Yesterday was a session by Alan Shalloway about design patterns followed by a session by Joshua Kerievsky about refactoring to patterns. Alan is sitting right next to me in a beanbag as I type, which is pretty cool even though he has no idea who I am or that I’m writing about him. I’ve recently set the career goal of wanting to be one of these gurus, having found the management track not terribly satisfying in a personal way, even though it pays well, and it’s marginally more stable than being a line developer, and it does afford me the opportunity to make more decisions for myself. It’s helped enormously to have a long term goal even though I have no idea how to get there.

Today is “Better Software — No Matter What” with Scott Meyers. He’s got some good stuff. The painful part about each of these sessions is that much of what they say is common sense, which any given guru will freely admit. The real challenge comes in how you implement it in your own particular situation. Nobody’s going to give you a manual about how to do that.
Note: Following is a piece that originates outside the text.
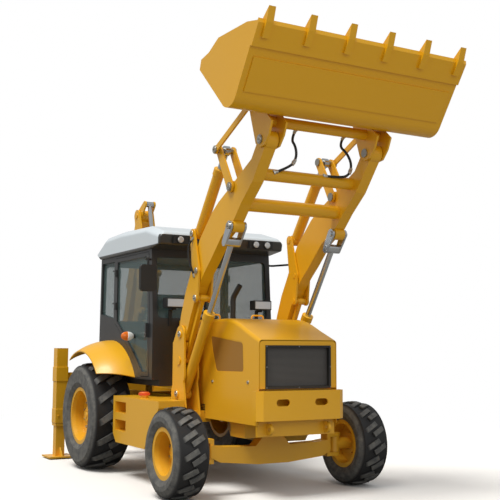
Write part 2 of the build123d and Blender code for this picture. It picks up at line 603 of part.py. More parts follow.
# Fixed panes: windscreen, rear window and quarter windows, set in their frames
with BuildPart() as cab_windows:
    lean = 60.0 / (CAB_EAVES - SILL)
    pane_half = CAB_HALF - POST - SEAT
    front_top = CAB_FRONT - lean * (2470 - SILL)
    with BuildSketch(side(pane_half)) as screen:
        with BuildLine():
            Polyline((CAB_FRONT - 30, SILL + SEAT), (front_top - 30, 2470 - SEAT),
                     (front_top - 30 + GLASS_T, 2470 - SEAT), (CAB_FRONT - 30 + GLASS_T, SILL + SEAT),
                     close=True)
        make_face()
    extrude(screen.sketch, amount=2 * pane_half)
    rear_lean = 30.0 / (CAB_EAVES - 1320)
    rear_low = CAB_REAR + rear_lean * (SILL - 1320) + 30
    rear_high = CAB_REAR + rear_lean * (2470 - 1320) + 30
    with BuildSketch(side(pane_half)) as rear_pane:
        with BuildLine():
            Polyline((rear_low, SILL + SEAT), (rear_high, 2470 - SEAT), (rear_high + GLASS_T, 2470 - SEAT),
                     (rear_low + GLASS_T, SILL + SEAT), close=True)
        make_face()
    extrude(rear_pane.sketch, amount=2 * pane_half)
    for corner_x in (CAB_REAR, CAB_FRONT):
        corners = cab_windows.edges().filter_by(lambda e: abs(e.center().X - corner_x - REAR_AXLE_X) < 150
                                                and e.length < 20 and e.length > GLASS_T - 1)
        fillet(corners, PANE_CORNER - SEAT)
    for sign in SIDES:
        y0, y1 = both(CAB_HALF - 30, CAB_HALF - 30 + GLASS_T, sign)
        prism([(CAB_REAR + 56, 1861), (CAB_REAR + 76, 2500 - SEAT), (DOOR_REAR - POST - SEAT, 2500 - SEAT),
               (DOOR_REAR - POST - SEAT, 1792)], y0, y1)
cab_windows.part.label = "cab_windows"
export_step(cab_windows.part, "parts/cab_windows.step")

# Roof: a moulded cap with chamfered ends, overhanging the cab, with a lamp band at the front
ROOF_FRONT = 1480.0
ROOF_REAR = -560.0
ROOF_HALF = 800.0
with BuildPart() as cab_roof:
    with BuildSketch(side(ROOF_HALF)) as cap:
        with BuildLine():
            Polyline((CAB_REAR + 40, CAB_EAVES + SEAT), (ROOF_REAR, 2640), (ROOF_REAR + 60, 2700),
                     (ROOF_REAR + 330, 2830), (300, ROOF_TOP), (1100, ROOF_TOP - 20),
                     (ROOF_FRONT - 30, 2740), (ROOF_FRONT, 2700), (ROOF_FRONT - 30, 2590),
                     (CAB_FRONT - 60, CAB_EAVES + SEAT), close=True)
        make_face()
    extrude(cap.sketch, amount=2 * ROOF_HALF)
    chamfer(cab_roof.edges().filter_by(lambda e: abs(abs(e.center().Y) - ROOF_HALF) < 1
                                       and e.center().Z > 2720), 60)
    prism([(CAB_REAR + 80, CAB_EAVES - 1), (CAB_REAR + 80, 2700), (300, 2790), (1050, 2770),
           (CAB_FRONT - 120, 2700), (CAB_FRONT - 120, CAB_EAVES - 1)], -700, 700, mode=Mode.SUBTRACT)
cab_roof.part.label = "cab_roof"
export_step(cab_roof.part, "parts/cab_roof.step")

# Doors: a frame that follows the curved sill over the fender, each with its pane
def door_outline(inset):
    """The door's outline in side view, drawn in by inset all round."""
    with BuildSketch() as shape:
        with BuildLine():
            Polyline((DOOR_REAR + 5, DOOR_CURVE[0][1] + 6), (DOOR_REAR + 5, DOOR_TOP - 5),
                     (DOOR_FRONT - 45, DOOR_TOP - 5), (DOOR_FRONT - 5, SILL), (DOOR_FRONT - 5, 1126),
                     (DOOR_CURVE[2][0] + 3, 1126))
            ThreePointArc((DOOR_CURVE[2][0] + 3, 1126), (614, 1390), (DOOR_REAR + 5, 1736))
        make_face()
        if inset:
            offset(amount=-inset, kind=Kind.INTERSECTION)
    return shape.sketch


door_face = CAB_HALF + 2
for side_name, sign in (("right", -1), ("left", 1)):
    top_y = max(sign * door_face, sign * (door_face - DOOR_T))
    with BuildPart() as door:
        with BuildSketch(side(top_y)) as frame:
            add(door_outline(0))
            add(door_outline(46), mode=Mode.SUBTRACT)
        extrude(frame.sketch, amount=DOOR_T)
        y0, y1 = both(door_face, door_face + 16, sign)
        for z in DOOR_HINGE_Z:
            box(DOOR_HINGE_X - HINGE_R, DOOR_HINGE_X + HINGE_R, y0, y1, z, z + HINGE_H)
            bar_z(DOOR_HINGE_X, sign * HINGE_Y, HINGE_R, z, z + HINGE_H)
            bar_z(DOOR_HINGE_X, sign * HINGE_Y, HINGE_PIN + PIN_GAP, z - 1, z + HINGE_H + 1, mode=Mode.SUBTRACT)
        y0, y1 = both(door_face, door_face + 34, sign)
        box(DOOR_FRONT - 45, DOOR_FRONT - 22, y0, y1, 1560, 1720)
    door.part.label = f"door_{side_name}"
    export_step(door.part, f"parts/door_{side_name}.step")
    with BuildPart() as pane:
        y0, y1 = both(door_face - 16 - GLASS_T, door_face - 16, sign)
        with BuildSketch(side(y1)) as glass:
            add(door_outline(46 + SEAT))
        extrude(glass.sketch, amount=GLASS_T)
    pane.part.label = f"door_{side_name}_glass"
    export_step(pane.part, f"parts/door_{side_name}_glass.step")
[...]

I’m writing this blog as I wait for Microsoft Outook to finally appear through Citrix. I filled out an internal IT survey recently that was intended to figure out what each functional title does in our company in “reality land” and make sure our review and promotion process reflected that reality. To the question “What tools are most important to your daily job” I had to honestly answer “Outlook” and I found that a bit depressing and enlightening. Maybe that’s the real mark of having reached managerhood.